The marquee at the United Center reads "Game 6," but the Vancouver Canucks are treating it as Game 7.

After wasting two opportunities to eliminate the defending Stanley Cup champions from the NHL playoffs, the Canucks enter Sunday's game against the Chicago Blackhawks as a desperate team trying to reverse momentum and close out their Western Conference quarter-final.

"If we go in with mentality that we have another shot at it on Tuesday [in Game 7] it's the wrong way to do it," defenceman Christian Ehrhoff said.

The Canucks won the first three games of the series, but have dropped two straight by lopsided scores of 7-2 and 5-0. The games looked awfully similar to the last two postseasons, when the Blackhawks twice vanquished the Canucks, winning the deciding contests with an onslaught of offence.

"That's the way we see this game: It's a must-win for us," captain Henrik Sedin said. "That's been, maybe, our problem over the last two games.
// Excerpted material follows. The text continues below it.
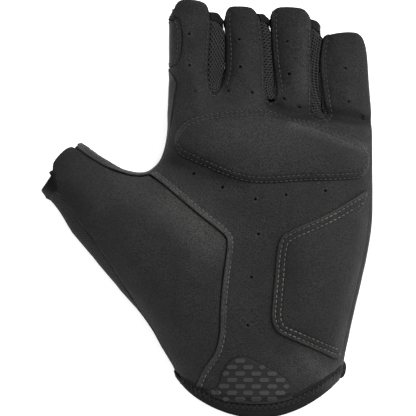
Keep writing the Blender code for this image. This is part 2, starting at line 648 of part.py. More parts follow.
def add_object(name, vertices, faces, colour, roughness):
    mesh = bpy.data.meshes.new(name)
    mesh.from_pydata([tuple(map(float, vertex)) for vertex in vertices], [], faces)
    mesh.materials.append(material(name, colour, roughness))
    mesh.shade_smooth()
    mesh.set_sharp_from_angle(angle=SMOOTH_BELOW)
    made = bpy.data.objects.new(name, mesh)
    bpy.context.collection.objects.link(made)


def add_slab(name, outline, thickness, colour, roughness):
    """A flat plate that lies on the surface below the glove."""
    runs = np.roll(outline, -1, axis=0)
    if (outline[:, 0] * runs[:, 1] - runs[:, 0] * outline[:, 1]).sum() < 0:
        outline = outline[::-1]
    count = len(outline)
    lower = np.column_stack([outline, np.zeros(count)])
    faces = [list(range(count))[::-1], list(range(count, 2 * count))]
    faces += [(k, (k + 1) % count, (k + 1) % count + count, k + count) for k in range(count)]
    add_object(name, np.vstack([lower, lower + (0, 0, thickness)]), faces, colour, roughness)


def centre_on_origin():
    """Puts the middle of the glove's bounding box over the origin."""
    corners = np.array([vertex.co for made in bpy.data.objects for vertex in made.data.vertices])
    middle = (corners.min(axis=0) + corners.max(axis=0)) / 2
    for made in bpy.data.objects:
        made.data.transform(Matrix.Translation((-middle[0], -middle[1], -corners[:, 2].min())))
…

We thought we would get a new chance, and that it would be a little easier than it has [been] Tonight, you are going to see a new team."
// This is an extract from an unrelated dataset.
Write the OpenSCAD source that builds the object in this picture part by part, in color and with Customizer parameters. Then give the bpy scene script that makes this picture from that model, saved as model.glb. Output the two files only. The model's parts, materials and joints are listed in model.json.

The Canucks did not skate Sunday, and while head coach Alain Vigneault has some lineup and strategic changes in mind, he wasn't revealing them. Nor did it sound like he has thought more about his choice of starting goaltender Roberto Luongo.

When asked if there were reasons for starting Luongo beyond faith, Vigneault responded flatly: "Roberto is our goaltender. It's that simple."
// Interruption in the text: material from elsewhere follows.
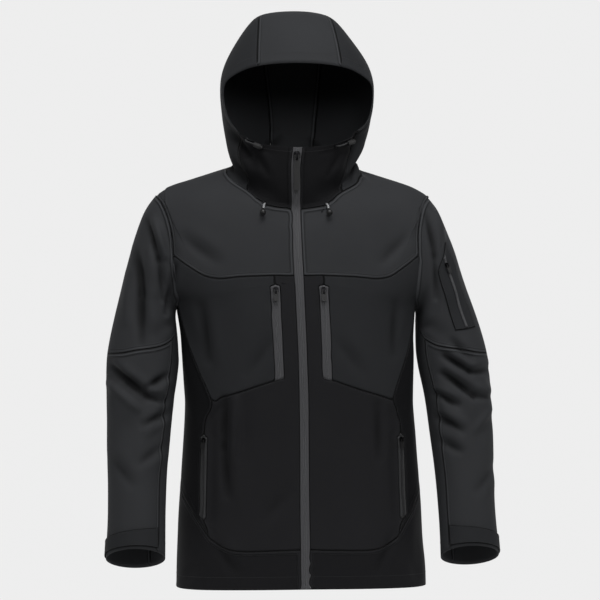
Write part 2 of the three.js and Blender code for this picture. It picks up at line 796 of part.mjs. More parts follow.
// A panel and its mirror image, each a part of its own. holes are solids cut out of it.
function addPair(name, grids, material, options = {}) {
  for (const [side, sign] of Object.entries(SIDES)) {
    const own = sign > 0 ? grids : grids.map(mirrored);
    const cloth = leaning(wall(own, options.thickness, options.lift));
    const hole = options.hole?.(sign);
    addMesh(`${name}_${side}`, hole ? geometryOf(solidOf(cloth).subtract(hole)) : cloth, material);
  }
}

// One panel that crosses the middle
function addMiddle(name, grids, material, thickness = CLOTH) {
  const both = [...grids, ...grids.map(mirrored)];
  addMesh(name, leaning(wall(both, thickness)), material);
}

// A frame on a grid for hardware: Z out of the cloth, Y toward a second place or else upright.
function seat(grid, place, toward, sign, lift = 0) {
  const { point, normal: z } = pointOn(grid, ...place);
  const y = toward ? pointOn(grid, ...toward).point.sub(point) : new THREE.Vector3(0, 0, 1);
  y.addScaledVector(z, -y.dot(z)).normalize();
  point.addScaledVector(z, lift);
  if (sign < 0) [point, y, z].forEach((v) => v.setX(-v.x));
  point.x += read(LEAN, "x", point.z);
  const x = y.clone().cross(z);
  return new THREE.Matrix4().makeBasis(x, y, z).setPosition(point);
}

// The neck cords come out through a hole in the neck seam and hang over the yoke.
const NECK_CORD_COLUMN = 2.25;
const NECK_CORD_RADIUS = 1.75;
const NECK_HOLE_RADIUS = 2.45;
const BELL = { length: 11, topRadius: 2.8, footRadius: 5.4, tilt: 22 };
const NECK_CORD_PATH = [
  [0, 15, -7.5],
  [0, 5.5, -7],
  [0, 0.6, -3.5],
  [0, -0.6, 1.6],
  [0, -4.4, 7.2],
  [0, -12.2, 11],
];
const neckCordSeat = (sign) =>
  seat(frontYoke, [NECK_CORD_COLUMN, frontYoke[0].length - 1], null, sign);
const neckHole = (sign) => {
  const punch = new THREE.CylinderGeometry(NECK_HOLE_RADIUS, NECK_HOLE_RADIUS, 9, 14);
  punch.rotateX(Math.PI / 2).applyMatrix4(neckCordSeat(sign));
  return solidOf(punch);
};

function tube(points, radius, steps, sides = 8) {
  const outline = new THREE.Shape().absarc(0, 0, radius, 0, 2 * Math.PI);
  return new THREE.ExtrudeGeometry(outline, {
    steps,
    curveSegments: sides,
    extrudePath: new THREE.CatmullRomCurve3(points, false, "centripetal"),
  });
}

addPair("front_yoke", [frontYoke], "cloth", { hole: neckHole });
addPair("chest_panel", [chest], "cloth");
addPair("front_panel", [frontStrip, frontLower], "cloth");
addPair("side_panel", [sidePanel], "cloth");
addPair("hem_panel", [hemPanel], "cloth");
addMiddle("back_yoke", [backYoke], "cloth");
addMiddle("back_panel", [backPanel], "cloth");
addMiddle("back_hem", [backHem], "cloth");
addPair("collar", [collar], "cloth", { hole: neckHole });
addPair("hood_side", [hoodSide], "cloth");
addMiddle("hood_crown", [hoodCrown], "cloth");
addPair("upper_sleeve", [upperSleeve], "cloth");
addPair("fore_sleeve", [foreSleeve], "cloth");
addPair("under_sleeve", [underSleeve], "cloth");
addPair("cuff_tab", [cuffTab], "cloth", { lift: LAID_ON_GAP + CLOTH });
addMiddle("main_zip", frontBand, "tape");
addPair("chest_zip", [chestBand], "tape");
addPair("pocket_zip", [pocketBand], "tape");
addMesh(
  "sleeve_pocket",
  leaning(wall([sleevePocket], PATCH_CLOTH, LAID_ON_GAP + PATCH_CLOTH)),
  "cloth",
);
addMesh("sleeve_zip", leaning(wall([sleeveBand], TAPE, SLEEVE_BAND_LIFT)), "tape");

for (const [side, sign] of Object.entries(SIDES)) {
  const frame = neckCordSeat(sign);
  const path = NECK_CORD_PATH.map((p) => new THREE.Vector3(...p).applyMatrix4(frame));
  addMesh(`neck_cord_${side}`, tube(path, NECK_CORD_RADIUS, 12), "cord");
  const { length, topRadius, footRadius, tilt } = BELL;
  const bell = new THREE.LatheGeometry(
    [
      [0, 0],
      [topRadius, 0],
      [footRadius, -length * 0.6],
      [footRadius, -length * 0.85],
      [footRadius - 1.2, -length],
      [0, -length],
    ].map(([r, y]) => new THREE.Vector2(r, y)).reverse(),
    12,
  );
  const [, y, z] = NECK_CORD_PATH.at(-1);
  bell.translate(0, -SEAM_GAP, 0).rotateX(-radians(tilt)).translate(0, y, z).applyMatrix4(frame);
  addMesh(`cord_bell_${side}`, bell, "rubber");
}

// A zip's slider carries a bridge, and the pull tab's ring goes round the bridge's bar.
const SLIDER = { width: 8.6, length: 10.5, height: 2.2, corner: 2.2 };
const BRIDGE = { width: 2.4, halfLength: 4.4, leg: 1.2, clear: 2.9, bar: 1.2 };
const RING = { hole: 3.4, arm: 1.5, bar: 1.6, holeLength: 5.4, thickness: 1.6 };
const hingeHeight = (scale) => SEAM_GAP + (SLIDER.height + BRIDGE.clear / 2) * scale;

function extruded(shape, depth, steps = 6) {
  return new THREE.ExtrudeGeometry(shape, { depth, bevelEnabled: false, curveSegments: steps });
}

function polygon(points) {
  return new THREE.Shape(points.map(([x, y]) => new THREE.Vector2(x, y)));
}

function sliderGeometry(scale) {
  const { width, length, height, corner } = SLIDER;
  const w = width / 2;
  const l = length / 2;
  const plate = extruded(
    polygon([
      [-w + corner, -l],
      [w - corner, -l],
      [w, -l + corner],
      [w, l - corner],
      [w - corner, l],
      [-w + corner, l],
      [-w, l - corner],
      [-w, -l + corner],
    ]),
    height * scale,
  );
  const b = BRIDGE.halfLength;
  const inner = b - BRIDGE.leg;
  const top = BRIDGE.clear + BRIDGE.bar;
  const bridge = extruded(
    polygon([
      [-b, -0.4],
      [-inner, -0.4],
      [-inner, BRIDGE.clear],
      [inner, BRIDGE.clear],
      [inner, -0.4],
      [b, -0.4],
      [b, top - 1],
      [b - 1, top],
      [1 - b, top],
      [-b, top - 1],
    ]),
    BRIDGE.width,
  );
  plate.scale(scale, scale, 1);
  bridge.translate(0, 0, -BRIDGE.width / 2).applyMatrix4(
    new THREE.Matrix4().makeBasis(
      new THREE.Vector3(0, 1, 0),
      new THREE.Vector3(0, 0, 1),
      new THREE.Vector3(1, 0, 0),
    ),
  );
  bridge.translate(0, 0, height).scale(scale, scale, scale);
  return geometryOf(solidOf(plate).add(solidOf(bridge))).translate(0, 0, SEAM_GAP);
}

// The pull tab hangs down -Y from the hinge, its ring round the bar at the top.
function pullGeometry(scale, length, width) {
  const ring = RING.hole / 2 + RING.arm;
  const bar = RING.bar / 2;
  const hole = [-bar, -bar - RING.holeLength];
  const shoulderY = hole[1] - RING.arm;
  const w = width / scale / 2;
  const foot = -length / scale;
  const outline = polygon([
    [-ring + 0.5, bar],
    [ring - 0.5, bar],
    [ring, bar - 0.5],
    [ring, hole[1] + 0.8],
    [w, shoulderY - 1],
    [w, foot + 1.6],
    [w - 1.6, foot],
    [1.6 - w, foot],
    [-w, foot + 1.6],
    [-w, shoulderY - 1],
    [-ring, hole[1] + 0.8],
    [-ring, bar - 0.5],
  ]);
  const half = RING.hole / 2;
  outline.holes.push(
    polygon([
      [-half, hole[0]],
      [-half, hole[1]],
      [half, hole[1]],
      [half, hole[0]],
    ]),
  );
  const tab = extruded(outline, RING.thickness).translate(0, 0, -RING.thickness / 2);
  return tab.scale(scale, scale, scale).translate(0, 0, hingeHeight(scale));
}

const ZIPS = rows("name grid column row lift scale length width sides", [
  ["main", frontBand[1], 0, 6.1, 0, 1.4, 60, 10.5, "middle"],
  ["chest", chestBand, 1, 3.75, 0, 1.1, 19, 9, "both"],
  ["pocket", pocketBand, 1, 2.8, 0.3, 0.85, 15, 7.5, "both"],
  ["sleeve", sleeveBand, 1, 3.45, SLEEVE_BAND_LIFT, 0.85, 15, 7.5, "middle"],
]);
const ZIP_SIDES = { middle: [["", 1]], both: [["_left", 1], ["_right", -1]] };
for (const zip of ZIPS) {
  for (const [suffix, sign] of ZIP_SIDES[zip.sides]) {
    const place = [zip.column, zip.row];
    const toward = [zip.column, zip.row + 0.15];
    const frame = seat(zip.grid, place, toward, sign, zip.lift);
    const slider = sliderGeometry(zip.scale).applyMatrix4(frame);
    const pull = pullGeometry(zip.scale, zip.length, zip.width).applyMatrix4(frame);
    addMesh(`${zip.name}_slider${suffix}`, slider, "metal");
    addMesh(`${zip.name}_pull${suffix}`, pull, "metal");
  }
}

// The hood's drawcord comes out of an eyelet by the face opening and runs to a cord lock.
const EYELET = { outer: 4.2, hole: 2.2, height: 1.3, lift: 0.9 };
const LOCK = { radius: 4.4, length: 14, buttonRadius: 3, button: 3 };
const HOOD_CORD_RADIUS = 1.3;
const LOCKS = rows("side sign eyeletColumn eyeletRow lockColumn lockRow", [
  ["left", 1, 2, 7.7, 3, 7.4],
  ["right", -1, 3, 8.2, 2, 7.7],
]);
for (const lock of LOCKS) {
  const upward = (i, j) => seat(collar, [i, j], [i, j + 0.2], lock.sign);
  const eyeletSeat = upward(lock.eyeletColumn, lock.eyeletRow);
  const lockSeat = upward(lock.lockColumn, lock.lockRow);
  const { outer, hole, height } = EYELET;
  const eyelet = new THREE.LatheGeometry(
    [
      [hole, 0],
      [outer, 0],
      [outer - 0.5, height],
      [hole + 0.4, height],
      [hole, 0],
    ].map(([r, y]) => new THREE.Vector2(r, y)),
    14,
  );
  eyelet.rotateX(Math.PI / 2).translate(0, 0, EYELET.lift).applyMatrix4(eyeletSeat);
  addMesh(`hood_eyelet_${lock.side}`, eyelet, "metal");

  const stand = LAID_ON_GAP + LOCK.radius;
  const lockCentre = new THREE.Vector3(0, 0, stand).applyMatrix4(lockSeat);
  const eyeletTop = new THREE.Vector3(0, 0, stand).applyMatrix4(eyeletSeat);
  const way = lockCentre.clone().sub(eyeletTop).normalize();
  const barrel = new THREE.CylinderGeometry(LOCK.radius, LOCK.radius, LOCK.length, 12);
  const button = new THREE.CylinderGeometry(LOCK.buttonRadius, LOCK.buttonRadius, LOCK.button, 10);
  button.translate(0, LOCK.length / 2 + LOCK.button / 2 - 0.5, 0);
  const turned = new THREE.Quaternion().setFromUnitVectors(new THREE.Vector3(0, 1, 0), way);
  const lockBody = geometryOf(solidOf(barrel).add(solidOf(button)));
  lockBody.applyQuaternion(turned).translate(...lockCentre.toArray());
  addMesh(`cord_lock_${lock.side}`, lockBody, "rubber");

  const start = new THREE.Vector3(0, 0, 0.9).applyMatrix4(eyeletSeat);
  const neck = new THREE.Vector3(0, 0, 2.6).applyMatrix4(eyeletSeat);
  const rise = eyeletTop.clone().addScaledVector(way, 1.8);
  const end = lockCentre.clone().addScaledVector(way, -LOCK.length / 2 - SEAM_GAP);
  const before = end.clone().addScaledVector(way, -4);
  const cordGeometry = tube([start, neck, rise, before, end], HOOD_CORD_RADIUS, 9);
  addMesh(`hood_cord_${lock.side}`, cordGeometry, "cord");
}

export default group;
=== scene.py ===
"""A hooded softshell jacket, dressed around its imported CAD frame. Runs in Blender 4.5.

The frame is in metres, +Z up, with the front towards -Y. Sizes here are in millimetres unless a
name says otherwise.
"""

import json
import math
from types import SimpleNamespace

import bmesh
import bpy
import numpy as np
from bpy.props import FloatProperty, FloatVectorProperty, IntProperty, PointerProperty
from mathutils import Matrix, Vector, noise
from mathutils.bvhtree import BVHTree
from mathutils.kdtree import KDTree

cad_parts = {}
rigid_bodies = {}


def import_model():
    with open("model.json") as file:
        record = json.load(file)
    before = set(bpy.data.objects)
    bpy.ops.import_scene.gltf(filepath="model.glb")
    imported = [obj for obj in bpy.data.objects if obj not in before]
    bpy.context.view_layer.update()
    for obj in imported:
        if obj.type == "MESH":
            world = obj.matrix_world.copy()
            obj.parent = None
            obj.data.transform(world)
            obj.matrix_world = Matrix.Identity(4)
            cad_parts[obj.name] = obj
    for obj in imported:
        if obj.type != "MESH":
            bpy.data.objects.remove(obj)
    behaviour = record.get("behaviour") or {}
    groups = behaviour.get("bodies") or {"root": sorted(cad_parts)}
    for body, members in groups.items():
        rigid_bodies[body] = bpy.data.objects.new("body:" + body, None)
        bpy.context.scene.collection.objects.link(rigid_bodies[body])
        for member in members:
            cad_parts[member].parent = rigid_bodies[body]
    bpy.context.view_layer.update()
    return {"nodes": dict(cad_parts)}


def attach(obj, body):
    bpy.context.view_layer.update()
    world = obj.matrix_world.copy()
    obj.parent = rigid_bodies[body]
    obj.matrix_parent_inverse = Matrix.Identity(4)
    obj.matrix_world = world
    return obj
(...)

Luongo, the former Canucks captain, has been pulled in each of the last two games, and has surrendered 10 goals to his arch-nemesis. The Blackhawks have been exposing holes in his game, namely getting the puck to the middle of the ice in the offensive zone and picking the top corners.

Sedin said Chicago is attacking Vancouver one-on-one with their skill players, and seems less interested in making it a five-on-five game. Defenceman Sami Salo added that the Canucks haven't been committed or urgent enough in the last two games, thus have lost too many individual battles.

Duncan Keith, Marian Hossa and other top Hawks have stepped up their production in the last two games, while Vancouver's best players have fallen silent. Ryan Kesler and Alex Burrows are still without a goal in the series, while the Sedin twins have looked very ordinary in three of the five games to date.

When asked if his best players could raise their levels like Chicago's stars, Vigneault said: "The simple answer, and the truthful answer, is 'yes' I think they can. But until we go out and prove it, there will always be those questions."